Bélingard produit sur 82 ha 400 000 bouteilles en AOC Bergerac, Côtes de Bergerac et Monbazillac dont elle vend 60 % à l'export. En vue de redresser la barre, les chantiers s'enchaînent : renouvellement des vignes, formation des tailleurs, acquisition de matériels. Pour coller au goût du jour, Laurent de Bosredon a abaissé de moitié la teneur en sucres résiduels de son côtes-de-bergerac blanc et s'est mis à produire un rouge de thermovinification et un rosé de pressurage direct. Depuis, la production de rosé est passée de 90 hl en 2013 à 300 hl en 2015.

Pour rendre son offre plus lisible, il l'a remaniée autour de trois pôles : les vins d'entrée de gamme (6 €), les vins de réserve (9 €) et le haut de gamme (de 15 à 20 €). Quant au réseau d'agents commerciaux en France, il va s'étoffer. La refonte se dessine touche par touche. De quoi mettre du baume au coeur du viticulteur.
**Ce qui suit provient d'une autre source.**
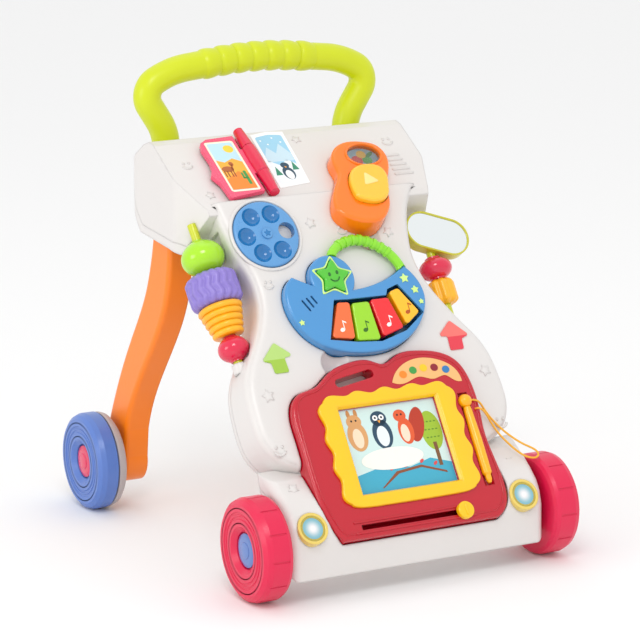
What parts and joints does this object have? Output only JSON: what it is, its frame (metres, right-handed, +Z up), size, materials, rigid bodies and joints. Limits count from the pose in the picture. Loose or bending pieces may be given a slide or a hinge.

Du côté des coopératives, ça bouge aussi. Couleurs d'Aquitaine, la société de commercialisation des quatre caves coopératives de Dordogne (10 millions de cols commercialisés) annonce un plan ambitieux à l'export. Elle a embauché deux commerciaux dans ce but et segmenté sa gamme entre IGP périgord élevés en cuve, bergerac secs élevés en fûts de chêne et liquoreux. Elle se prépare désormais à lancer une marque pour rendre cette offre plus lisible.

La lisibilité ? C'est le vrai problème des bergeracs, qui souffrent de l'ombre que leur porte Bordeaux. Comme pour l'AOC Duras, toute proche. Comment s'en sortir ? Mathieu Crosnier, directeur du domaine du Grand Mayne, 34 ha en côtes-de-duras, a eu une bonne idée. Il a suggéré à son propriétaire anglais de miser sur le crowdfounding. Il a ainsi proposé aux clients qui le souhaitaient d'acheter des parts de la société. En retour, l'investisseur a droit à des tarifs privilégiés, des étiquettes personnalisées, etc. Grand Mayne a séduit 650 actionnaires dont 90 % d'Anglais et a récolté 620 000 €, ce qui va lui permettre de mener à bien ses développements, avec une clientèle fidélisée.

122 €/hl

Prix moyen du bergerac rouge durant la campagne 2014-2015. Un niveau plus rémunérateur après des années où le cours a stagné entre 80 et 90 €/hl.

Source : IVBD.

ÇA MARCHE AUSSI...

- Le monbazillac se porte bien. Les cours du vrac sont passés de 296 €/hl à 322 €/hl en novembre dernier, alors que les sorties de chai sont restées stables, se fixant à 58 000 hl environ par an.

- « Les volumes disponibles pour la campagne 2015-2016 sont bien calibrés, estime Éric Hugot, responsable du service économie de l'interprofession des vins de Bergerac et de Duras. Les marchés seront bien approvisionnés. Les acheteurs peuvent s'appuyer sur des prix stables pour se développer. »

- Les interprofessions de Bergerac et de Duras ont fusionné en novembre 2014. Une façon de mettre des moyens et des compétences en commun. La nouvelle interprofession veut engager « un travail collectif qui valorise les vins du Sud-Ouest, en France comme à l'export », d'après Vincent Bergeon, son directeur.

ÇA POURRAIT ALLER MIEUX...

- L'absence de notoriété est un problème récurrent. « La marque Bergerac ne s'impose ni en grande distribution, ni à l'export. Le manque de notoriété est patent. Bergerac ne fait pas rêver », déplore Laurent de Bosredon, propriétaire du Château Bélingard, à Pomport (Dordogne). « On a la qualité, mais pas la reconnaissance », renchérit Anthony Castaing, son voisin, à la tête du Domaine de Grange Neuve.

- La région manque de têtes de file. « Les propriétés restent familiales et atomisées. Les appellations n'ont pas de leaders qui pourraient tirer l'image vers le haut », constate le négociant Didier Grandeau.

- La production, elle, déplore la dépendance au négoce bordelais qui reste le principal acheteur des vins de Bergerac. Conséquence ? « Bergerac apparaît comme un complément de gamme, un produit secondaire », lâche Éric Chadourne, président du conseil de surveillance de Couleurs d'Aquitaine.